What is asked ::
Pick every line from the data that holds the word "before".

Dataset ::
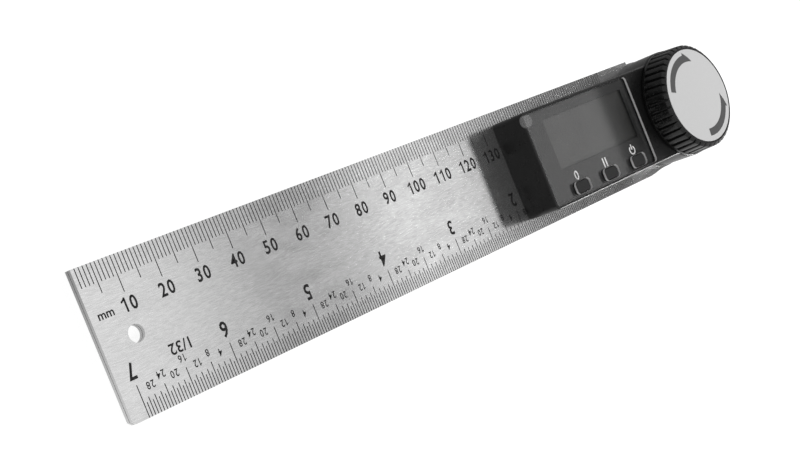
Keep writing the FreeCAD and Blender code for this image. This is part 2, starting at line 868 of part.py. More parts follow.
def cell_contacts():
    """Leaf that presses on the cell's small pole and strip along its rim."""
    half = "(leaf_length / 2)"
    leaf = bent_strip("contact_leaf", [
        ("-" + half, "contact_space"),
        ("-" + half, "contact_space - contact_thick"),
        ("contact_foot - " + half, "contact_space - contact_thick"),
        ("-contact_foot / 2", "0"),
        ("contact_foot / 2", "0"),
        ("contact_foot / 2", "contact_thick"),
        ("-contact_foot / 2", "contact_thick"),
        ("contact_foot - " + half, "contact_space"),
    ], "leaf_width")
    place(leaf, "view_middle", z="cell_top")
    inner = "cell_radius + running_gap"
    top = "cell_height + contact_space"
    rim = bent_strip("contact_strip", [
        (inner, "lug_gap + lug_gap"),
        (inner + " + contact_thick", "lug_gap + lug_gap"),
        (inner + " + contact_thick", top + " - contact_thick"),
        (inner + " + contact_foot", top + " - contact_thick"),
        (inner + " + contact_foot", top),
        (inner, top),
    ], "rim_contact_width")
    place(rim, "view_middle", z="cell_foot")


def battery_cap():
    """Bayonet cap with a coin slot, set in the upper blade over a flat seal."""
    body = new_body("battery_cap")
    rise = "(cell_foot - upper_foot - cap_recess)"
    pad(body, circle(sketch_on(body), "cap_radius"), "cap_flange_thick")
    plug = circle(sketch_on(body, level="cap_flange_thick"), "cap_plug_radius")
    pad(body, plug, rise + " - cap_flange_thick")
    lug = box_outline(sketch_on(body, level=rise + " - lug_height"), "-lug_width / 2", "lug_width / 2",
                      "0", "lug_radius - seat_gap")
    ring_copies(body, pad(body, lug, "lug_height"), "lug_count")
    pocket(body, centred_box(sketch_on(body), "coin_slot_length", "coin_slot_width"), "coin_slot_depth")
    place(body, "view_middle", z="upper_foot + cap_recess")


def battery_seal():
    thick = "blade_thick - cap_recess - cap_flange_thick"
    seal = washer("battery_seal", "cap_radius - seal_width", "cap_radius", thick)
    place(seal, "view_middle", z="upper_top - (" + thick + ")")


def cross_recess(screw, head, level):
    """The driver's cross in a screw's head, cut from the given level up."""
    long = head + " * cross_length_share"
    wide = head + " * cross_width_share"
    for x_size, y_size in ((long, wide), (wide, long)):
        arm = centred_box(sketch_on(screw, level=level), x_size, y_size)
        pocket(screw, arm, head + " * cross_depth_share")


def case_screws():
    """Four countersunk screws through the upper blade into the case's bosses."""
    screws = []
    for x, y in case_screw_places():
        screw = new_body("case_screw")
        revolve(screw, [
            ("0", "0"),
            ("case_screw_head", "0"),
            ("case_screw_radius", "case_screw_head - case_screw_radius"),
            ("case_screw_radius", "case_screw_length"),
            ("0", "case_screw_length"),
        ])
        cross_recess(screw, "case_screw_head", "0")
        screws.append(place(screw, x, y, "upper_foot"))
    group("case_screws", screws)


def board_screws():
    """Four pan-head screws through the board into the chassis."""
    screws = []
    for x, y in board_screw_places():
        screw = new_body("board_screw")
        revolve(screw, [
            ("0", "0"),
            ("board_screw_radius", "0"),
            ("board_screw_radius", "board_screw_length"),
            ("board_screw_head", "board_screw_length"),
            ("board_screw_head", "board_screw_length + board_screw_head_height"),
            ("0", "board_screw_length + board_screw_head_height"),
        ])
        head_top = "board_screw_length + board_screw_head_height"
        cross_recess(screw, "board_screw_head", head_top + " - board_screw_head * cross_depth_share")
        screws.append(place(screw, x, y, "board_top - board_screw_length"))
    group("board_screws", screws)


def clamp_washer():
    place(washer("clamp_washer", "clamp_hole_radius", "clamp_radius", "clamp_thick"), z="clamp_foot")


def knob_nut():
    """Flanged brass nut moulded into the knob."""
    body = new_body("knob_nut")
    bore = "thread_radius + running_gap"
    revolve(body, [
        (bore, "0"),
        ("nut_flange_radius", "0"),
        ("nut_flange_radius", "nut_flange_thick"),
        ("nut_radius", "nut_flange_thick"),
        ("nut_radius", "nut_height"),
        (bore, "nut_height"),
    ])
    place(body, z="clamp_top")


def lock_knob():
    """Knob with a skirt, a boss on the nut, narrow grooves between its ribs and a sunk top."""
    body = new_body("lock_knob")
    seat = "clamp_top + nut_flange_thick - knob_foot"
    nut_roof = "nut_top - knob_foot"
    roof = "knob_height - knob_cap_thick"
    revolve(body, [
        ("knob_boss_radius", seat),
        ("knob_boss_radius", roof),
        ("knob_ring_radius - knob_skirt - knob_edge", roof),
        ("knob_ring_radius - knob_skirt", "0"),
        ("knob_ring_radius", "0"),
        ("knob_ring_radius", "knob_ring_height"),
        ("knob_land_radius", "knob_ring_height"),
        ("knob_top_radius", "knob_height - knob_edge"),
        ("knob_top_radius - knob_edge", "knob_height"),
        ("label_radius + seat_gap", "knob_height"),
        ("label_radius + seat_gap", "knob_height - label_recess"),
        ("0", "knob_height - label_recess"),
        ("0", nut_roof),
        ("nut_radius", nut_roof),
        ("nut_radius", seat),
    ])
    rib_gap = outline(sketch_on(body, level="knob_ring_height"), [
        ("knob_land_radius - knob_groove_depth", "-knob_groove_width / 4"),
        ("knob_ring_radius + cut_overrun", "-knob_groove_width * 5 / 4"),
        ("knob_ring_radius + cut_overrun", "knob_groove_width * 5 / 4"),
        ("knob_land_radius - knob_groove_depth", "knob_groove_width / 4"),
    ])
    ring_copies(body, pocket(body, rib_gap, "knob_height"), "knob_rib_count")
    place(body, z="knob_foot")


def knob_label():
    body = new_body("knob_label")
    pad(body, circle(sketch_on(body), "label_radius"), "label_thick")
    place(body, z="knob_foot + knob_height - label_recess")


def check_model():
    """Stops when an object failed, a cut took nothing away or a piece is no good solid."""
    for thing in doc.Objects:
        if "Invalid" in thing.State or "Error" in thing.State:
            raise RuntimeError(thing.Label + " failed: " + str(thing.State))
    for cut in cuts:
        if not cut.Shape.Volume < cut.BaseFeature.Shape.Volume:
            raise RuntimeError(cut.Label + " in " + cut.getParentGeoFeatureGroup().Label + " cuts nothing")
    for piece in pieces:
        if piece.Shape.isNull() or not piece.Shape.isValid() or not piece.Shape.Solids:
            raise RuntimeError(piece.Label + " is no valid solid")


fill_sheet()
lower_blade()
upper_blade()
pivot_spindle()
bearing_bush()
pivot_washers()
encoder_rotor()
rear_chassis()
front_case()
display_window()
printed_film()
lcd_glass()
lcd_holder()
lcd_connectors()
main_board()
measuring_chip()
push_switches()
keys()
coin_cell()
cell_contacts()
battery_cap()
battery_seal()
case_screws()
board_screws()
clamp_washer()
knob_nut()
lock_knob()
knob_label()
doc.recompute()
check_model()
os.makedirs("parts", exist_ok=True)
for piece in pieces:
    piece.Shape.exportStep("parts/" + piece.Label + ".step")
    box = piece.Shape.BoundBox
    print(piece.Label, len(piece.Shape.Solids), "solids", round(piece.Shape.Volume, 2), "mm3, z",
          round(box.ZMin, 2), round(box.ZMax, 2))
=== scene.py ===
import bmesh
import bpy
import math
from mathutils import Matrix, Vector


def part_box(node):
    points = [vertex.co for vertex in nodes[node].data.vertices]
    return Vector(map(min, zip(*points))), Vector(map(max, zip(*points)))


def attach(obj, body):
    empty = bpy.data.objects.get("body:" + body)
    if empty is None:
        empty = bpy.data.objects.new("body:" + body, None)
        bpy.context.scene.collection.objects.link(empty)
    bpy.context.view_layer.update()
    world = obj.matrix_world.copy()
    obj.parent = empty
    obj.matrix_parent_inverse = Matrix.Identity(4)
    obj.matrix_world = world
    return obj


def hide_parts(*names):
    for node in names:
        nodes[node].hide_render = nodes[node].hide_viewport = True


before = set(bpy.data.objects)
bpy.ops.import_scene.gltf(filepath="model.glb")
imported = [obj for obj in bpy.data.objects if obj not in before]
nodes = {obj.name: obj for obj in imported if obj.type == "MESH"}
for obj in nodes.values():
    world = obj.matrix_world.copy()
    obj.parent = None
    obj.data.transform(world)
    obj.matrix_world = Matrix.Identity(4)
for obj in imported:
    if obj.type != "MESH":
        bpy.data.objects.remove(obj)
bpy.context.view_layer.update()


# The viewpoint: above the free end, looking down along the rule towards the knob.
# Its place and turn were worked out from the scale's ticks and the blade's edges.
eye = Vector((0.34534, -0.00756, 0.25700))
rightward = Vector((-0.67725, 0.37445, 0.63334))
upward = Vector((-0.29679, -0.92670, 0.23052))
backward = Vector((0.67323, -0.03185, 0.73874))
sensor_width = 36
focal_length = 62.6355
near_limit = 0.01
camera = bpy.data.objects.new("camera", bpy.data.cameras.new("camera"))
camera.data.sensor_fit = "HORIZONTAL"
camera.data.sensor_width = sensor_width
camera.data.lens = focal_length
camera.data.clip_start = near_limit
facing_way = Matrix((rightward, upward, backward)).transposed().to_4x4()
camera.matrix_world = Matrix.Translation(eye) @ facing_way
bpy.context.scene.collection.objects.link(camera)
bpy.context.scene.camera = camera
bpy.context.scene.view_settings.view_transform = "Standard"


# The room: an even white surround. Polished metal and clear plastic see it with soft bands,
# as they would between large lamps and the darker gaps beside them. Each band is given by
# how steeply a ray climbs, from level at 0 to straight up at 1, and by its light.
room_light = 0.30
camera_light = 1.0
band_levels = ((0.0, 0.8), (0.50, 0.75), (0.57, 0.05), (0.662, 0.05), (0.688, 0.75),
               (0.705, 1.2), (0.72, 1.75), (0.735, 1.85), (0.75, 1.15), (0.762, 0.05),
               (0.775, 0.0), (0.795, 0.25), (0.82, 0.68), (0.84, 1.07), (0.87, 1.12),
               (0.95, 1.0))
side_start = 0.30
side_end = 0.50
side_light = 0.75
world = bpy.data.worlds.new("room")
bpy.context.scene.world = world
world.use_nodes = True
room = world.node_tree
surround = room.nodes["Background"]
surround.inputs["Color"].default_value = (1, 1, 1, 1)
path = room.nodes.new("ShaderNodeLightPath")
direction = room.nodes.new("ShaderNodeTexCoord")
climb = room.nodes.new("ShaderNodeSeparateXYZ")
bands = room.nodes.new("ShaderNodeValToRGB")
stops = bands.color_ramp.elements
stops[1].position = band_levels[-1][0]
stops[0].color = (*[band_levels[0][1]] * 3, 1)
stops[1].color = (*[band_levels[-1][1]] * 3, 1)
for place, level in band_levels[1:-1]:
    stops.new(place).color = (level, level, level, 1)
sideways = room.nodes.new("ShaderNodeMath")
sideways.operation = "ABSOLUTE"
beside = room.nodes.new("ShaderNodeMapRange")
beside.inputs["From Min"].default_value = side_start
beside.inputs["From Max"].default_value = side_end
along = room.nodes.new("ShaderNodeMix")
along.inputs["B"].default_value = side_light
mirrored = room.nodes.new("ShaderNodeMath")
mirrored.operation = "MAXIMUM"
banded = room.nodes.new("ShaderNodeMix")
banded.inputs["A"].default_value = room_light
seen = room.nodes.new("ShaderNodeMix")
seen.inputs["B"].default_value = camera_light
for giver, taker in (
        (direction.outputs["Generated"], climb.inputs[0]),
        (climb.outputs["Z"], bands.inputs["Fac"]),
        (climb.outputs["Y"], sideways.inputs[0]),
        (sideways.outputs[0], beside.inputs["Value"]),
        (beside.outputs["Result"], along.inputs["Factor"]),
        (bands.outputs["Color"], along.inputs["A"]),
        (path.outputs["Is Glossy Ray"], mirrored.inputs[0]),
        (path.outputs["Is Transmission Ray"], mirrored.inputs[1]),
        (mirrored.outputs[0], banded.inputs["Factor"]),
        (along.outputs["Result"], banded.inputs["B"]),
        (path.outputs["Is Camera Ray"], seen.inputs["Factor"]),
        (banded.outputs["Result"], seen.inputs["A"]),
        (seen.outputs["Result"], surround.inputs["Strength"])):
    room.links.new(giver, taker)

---

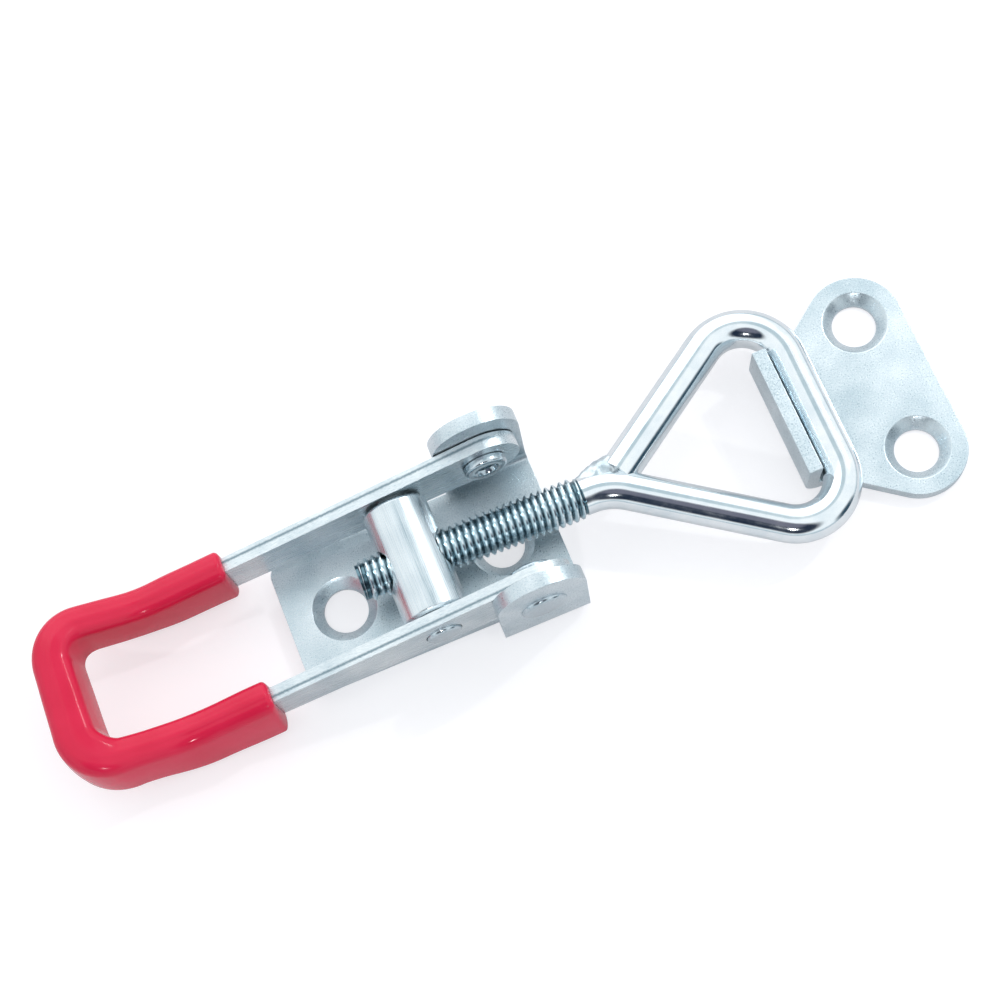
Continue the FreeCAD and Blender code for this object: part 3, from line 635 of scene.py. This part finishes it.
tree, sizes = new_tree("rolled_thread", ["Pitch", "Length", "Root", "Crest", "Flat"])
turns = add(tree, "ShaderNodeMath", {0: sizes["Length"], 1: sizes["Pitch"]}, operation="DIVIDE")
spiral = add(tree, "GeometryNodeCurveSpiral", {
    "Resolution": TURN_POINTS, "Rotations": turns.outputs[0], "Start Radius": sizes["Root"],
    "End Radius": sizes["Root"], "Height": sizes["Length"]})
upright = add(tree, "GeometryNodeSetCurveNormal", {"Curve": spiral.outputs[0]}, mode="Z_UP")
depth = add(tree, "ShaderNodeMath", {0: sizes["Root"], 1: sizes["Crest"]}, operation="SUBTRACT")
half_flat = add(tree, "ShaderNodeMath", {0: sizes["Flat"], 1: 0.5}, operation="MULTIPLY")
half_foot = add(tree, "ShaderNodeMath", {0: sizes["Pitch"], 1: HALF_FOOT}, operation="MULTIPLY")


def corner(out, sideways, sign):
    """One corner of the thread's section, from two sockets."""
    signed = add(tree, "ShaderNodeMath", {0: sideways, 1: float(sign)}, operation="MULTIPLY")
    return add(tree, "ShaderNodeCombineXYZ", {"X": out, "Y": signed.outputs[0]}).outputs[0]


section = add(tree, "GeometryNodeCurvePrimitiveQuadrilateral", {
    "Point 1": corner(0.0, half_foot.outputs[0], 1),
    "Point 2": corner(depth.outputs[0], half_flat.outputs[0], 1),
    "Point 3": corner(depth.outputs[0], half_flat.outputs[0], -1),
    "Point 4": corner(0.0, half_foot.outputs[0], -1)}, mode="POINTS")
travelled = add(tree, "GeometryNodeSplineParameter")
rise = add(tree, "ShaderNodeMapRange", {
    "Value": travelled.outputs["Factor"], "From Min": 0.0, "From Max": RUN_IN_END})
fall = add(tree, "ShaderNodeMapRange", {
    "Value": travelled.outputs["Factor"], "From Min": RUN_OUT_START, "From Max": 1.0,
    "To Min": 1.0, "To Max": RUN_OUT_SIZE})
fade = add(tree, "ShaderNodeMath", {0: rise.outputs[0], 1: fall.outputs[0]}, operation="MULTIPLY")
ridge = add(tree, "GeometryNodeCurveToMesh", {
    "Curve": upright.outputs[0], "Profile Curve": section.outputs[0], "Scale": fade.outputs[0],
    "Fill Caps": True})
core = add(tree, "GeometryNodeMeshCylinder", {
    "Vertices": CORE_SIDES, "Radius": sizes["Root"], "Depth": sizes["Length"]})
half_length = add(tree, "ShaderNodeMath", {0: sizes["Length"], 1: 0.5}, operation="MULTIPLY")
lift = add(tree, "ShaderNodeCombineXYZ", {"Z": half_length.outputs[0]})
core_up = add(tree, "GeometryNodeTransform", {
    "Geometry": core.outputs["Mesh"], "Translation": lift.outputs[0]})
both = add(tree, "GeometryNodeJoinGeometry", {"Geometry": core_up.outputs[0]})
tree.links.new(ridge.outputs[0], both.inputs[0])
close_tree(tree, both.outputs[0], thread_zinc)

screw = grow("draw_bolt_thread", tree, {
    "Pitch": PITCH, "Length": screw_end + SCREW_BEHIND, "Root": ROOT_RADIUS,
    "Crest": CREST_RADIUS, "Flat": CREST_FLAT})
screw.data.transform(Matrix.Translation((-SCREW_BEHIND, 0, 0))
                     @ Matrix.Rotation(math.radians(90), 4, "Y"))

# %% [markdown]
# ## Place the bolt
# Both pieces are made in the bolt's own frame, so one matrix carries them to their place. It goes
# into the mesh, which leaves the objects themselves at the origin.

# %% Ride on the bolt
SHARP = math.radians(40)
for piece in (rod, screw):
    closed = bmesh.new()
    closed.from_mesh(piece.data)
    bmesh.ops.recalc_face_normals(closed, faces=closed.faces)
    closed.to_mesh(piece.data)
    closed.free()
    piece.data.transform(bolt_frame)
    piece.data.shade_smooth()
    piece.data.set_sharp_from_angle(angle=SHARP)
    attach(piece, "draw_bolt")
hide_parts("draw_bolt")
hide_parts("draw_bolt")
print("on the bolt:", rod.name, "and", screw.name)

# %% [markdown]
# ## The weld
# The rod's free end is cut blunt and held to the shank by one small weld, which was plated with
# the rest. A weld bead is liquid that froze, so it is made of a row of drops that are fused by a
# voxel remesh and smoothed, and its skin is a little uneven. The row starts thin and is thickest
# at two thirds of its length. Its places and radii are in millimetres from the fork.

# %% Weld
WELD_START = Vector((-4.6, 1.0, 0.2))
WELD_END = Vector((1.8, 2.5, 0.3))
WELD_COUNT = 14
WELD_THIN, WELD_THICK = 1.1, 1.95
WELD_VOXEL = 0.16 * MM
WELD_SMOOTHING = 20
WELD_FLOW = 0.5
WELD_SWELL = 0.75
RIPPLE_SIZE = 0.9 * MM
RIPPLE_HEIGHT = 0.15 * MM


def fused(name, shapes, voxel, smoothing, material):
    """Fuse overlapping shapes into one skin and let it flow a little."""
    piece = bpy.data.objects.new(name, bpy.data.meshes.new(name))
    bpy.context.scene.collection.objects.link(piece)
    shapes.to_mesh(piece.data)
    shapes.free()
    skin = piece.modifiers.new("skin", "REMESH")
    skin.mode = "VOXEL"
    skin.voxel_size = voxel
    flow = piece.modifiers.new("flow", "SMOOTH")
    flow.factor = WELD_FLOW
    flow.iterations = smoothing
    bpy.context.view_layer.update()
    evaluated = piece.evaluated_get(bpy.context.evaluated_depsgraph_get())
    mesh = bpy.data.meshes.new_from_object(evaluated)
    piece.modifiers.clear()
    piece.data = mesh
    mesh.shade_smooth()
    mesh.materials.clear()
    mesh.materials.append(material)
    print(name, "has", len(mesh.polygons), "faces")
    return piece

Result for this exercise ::
before = set(bpy.data.objects)
imported = [obj for obj in bpy.data.objects if obj not in before]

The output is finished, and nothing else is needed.